> _TASK GOAL_:
Retype all of the data. Every line must match exactly.

> _SOURCE DATA_:
** Begin **
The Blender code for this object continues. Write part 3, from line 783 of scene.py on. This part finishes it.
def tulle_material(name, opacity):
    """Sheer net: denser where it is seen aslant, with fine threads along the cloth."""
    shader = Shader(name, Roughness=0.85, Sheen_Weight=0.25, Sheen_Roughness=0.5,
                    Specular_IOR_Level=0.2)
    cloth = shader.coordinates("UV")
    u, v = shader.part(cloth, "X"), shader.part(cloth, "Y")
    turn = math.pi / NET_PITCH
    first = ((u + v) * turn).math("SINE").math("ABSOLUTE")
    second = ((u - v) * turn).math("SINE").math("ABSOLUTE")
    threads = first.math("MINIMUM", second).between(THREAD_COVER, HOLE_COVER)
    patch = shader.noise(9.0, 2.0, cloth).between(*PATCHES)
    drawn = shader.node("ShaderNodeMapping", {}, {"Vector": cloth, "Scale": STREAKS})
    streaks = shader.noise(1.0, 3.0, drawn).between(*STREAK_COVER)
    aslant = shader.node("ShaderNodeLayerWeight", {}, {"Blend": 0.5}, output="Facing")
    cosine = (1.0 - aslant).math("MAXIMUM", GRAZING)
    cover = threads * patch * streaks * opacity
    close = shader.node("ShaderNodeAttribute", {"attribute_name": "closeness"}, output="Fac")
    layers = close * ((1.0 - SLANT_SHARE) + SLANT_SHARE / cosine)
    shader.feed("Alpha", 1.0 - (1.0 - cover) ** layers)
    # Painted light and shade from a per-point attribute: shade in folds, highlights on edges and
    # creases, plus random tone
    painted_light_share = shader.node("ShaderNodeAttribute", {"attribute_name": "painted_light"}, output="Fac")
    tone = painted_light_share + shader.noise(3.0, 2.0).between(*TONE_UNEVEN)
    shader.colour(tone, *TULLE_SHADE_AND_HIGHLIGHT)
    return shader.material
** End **
> _TASK SOLUTION_:
The Blender code for this object continues. Write part 3, from line 783 of scene.py on. This part finishes it.
def tulle_material(name, opacity):
    """Sheer net: denser where it is seen aslant, with fine threads along the cloth."""
    shader = Shader(name, Roughness=0.85, Sheen_Weight=0.25, Sheen_Roughness=0.5,
                    Specular_IOR_Level=0.2)
    cloth = shader.coordinates("UV")
    u, v = shader.part(cloth, "X"), shader.part(cloth, "Y")
    turn = math.pi / NET_PITCH
    first = ((u + v) * turn).math("SINE").math("ABSOLUTE")
    second = ((u - v) * turn).math("SINE").math("ABSOLUTE")
    threads = first.math("MINIMUM", second).between(THREAD_COVER, HOLE_COVER)
    patch = shader.noise(9.0, 2.0, cloth).between(*PATCHES)
    drawn = shader.node("ShaderNodeMapping", {}, {"Vector": cloth, "Scale": STREAKS})
    streaks = shader.noise(1.0, 3.0, drawn).between(*STREAK_COVER)
    aslant = shader.node("ShaderNodeLayerWeight", {}, {"Blend": 0.5}, output="Facing")
    cosine = (1.0 - aslant).math("MAXIMUM", GRAZING)
    cover = threads * patch * streaks * opacity
    close = shader.node("ShaderNodeAttribute", {"attribute_name": "closeness"}, output="Fac")
    layers = close * ((1.0 - SLANT_SHARE) + SLANT_SHARE / cosine)
    shader.feed("Alpha", 1.0 - (1.0 - cover) ** layers)
    # Painted light and shade from a per-point attribute: shade in folds, highlights on edges and
    # creases, plus random tone
    painted_light_share = shader.node("ShaderNodeAttribute", {"attribute_name": "painted_light"}, output="Fac")
    tone = painted_light_share + shader.noise(3.0, 2.0).between(*TONE_UNEVEN)
    shader.colour(tone, *TULLE_SHADE_AND_HIGHLIGHT)
    return shader.material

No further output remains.